Like homeowners insurance, renters policies are typically written on either a replacement cost or an actual cash value basis for personal property. Replacement cost pays what it takes to buy a new equivalent item; actual cash value subtracts depreciation, meaning a five-year-old television might be reimbursed at a fraction of what a new one costs. It's worth confirming which basis applies before assuming a full replacement value payout after a claim.
Common Exclusions and Coverage Limits Renters Overlook
Like homeowners policies, standard renters insurance excludes flood and earthquake damage, which surprises tenants living in basement or ground-floor units in flood-prone areas — separate flood coverage exists for renters too, though it's less commonly purchased. Bedbug infestations, pest damage, and gradual issues like mold from long-term humidity are also typically excluded, since insurers generally only cover sudden, accidental losses rather than problems tied to maintenance or gradual deterioration.
High-value items — jewelry, musical instruments, high-end electronics, and collectibles — often carry sub-limits well below their actual worth inside the base policy, similar to homeowners coverage. A renter with a few thousand dollars of camera equipment or a collection of guitars typically needs a scheduled personal property endorsement to fully insure those items, since the default policy may cap categories like jewelry or electronics at a modest dollar figure regardless of the overall policy limit.
A Practical Approach to Buying Renters Insurance
Start with a rough inventory: walk through your space and estimate what it would cost to replace everything you own at today's prices, including furniture, electronics, clothing, and kitchen items — this number is usually higher than people expect once it's added up.
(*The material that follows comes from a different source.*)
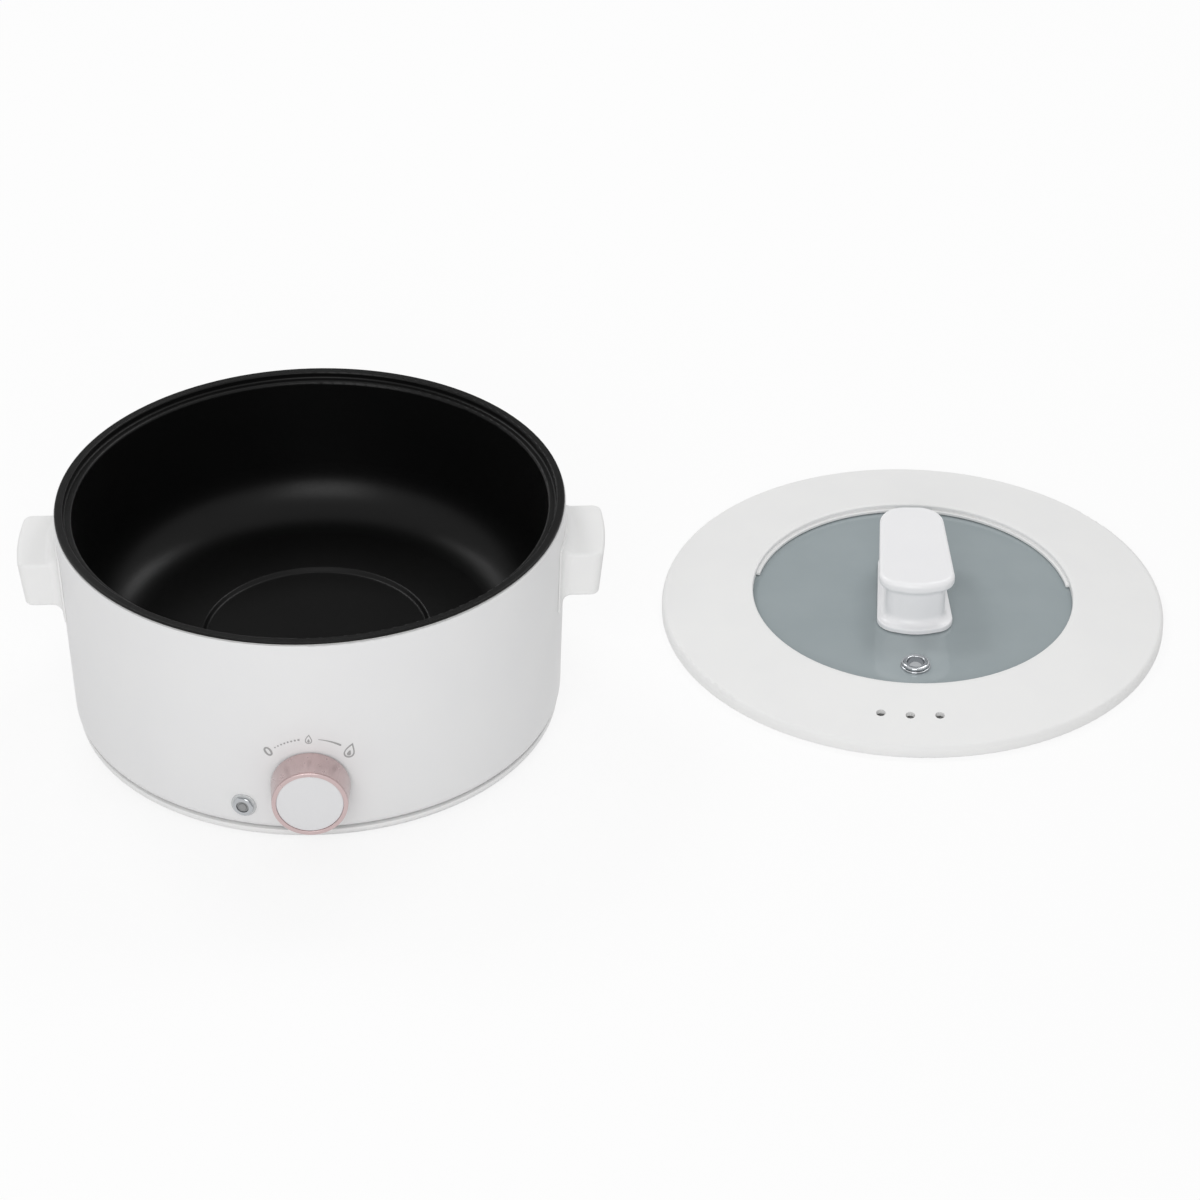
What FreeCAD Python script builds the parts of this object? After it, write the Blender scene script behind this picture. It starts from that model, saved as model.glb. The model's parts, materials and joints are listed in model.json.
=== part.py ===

Use that figure to size the personal property limit rather than accepting whatever default the insurer suggests, and separately check the sub-limits on any category where you own more than average.
Set the liability limit with an eye toward worst-case scenarios, not typical ones — a serious injury lawsuit can run well beyond a low default limit, and bumping liability coverage up is usually inexpensive relative to the exposure it closes. Finally, if you're renting because buying isn't yet the right move financially, it's worth understanding how that broader housing decision interacts with insurance and net worth, since the tradeoffs go beyond monthly premiums.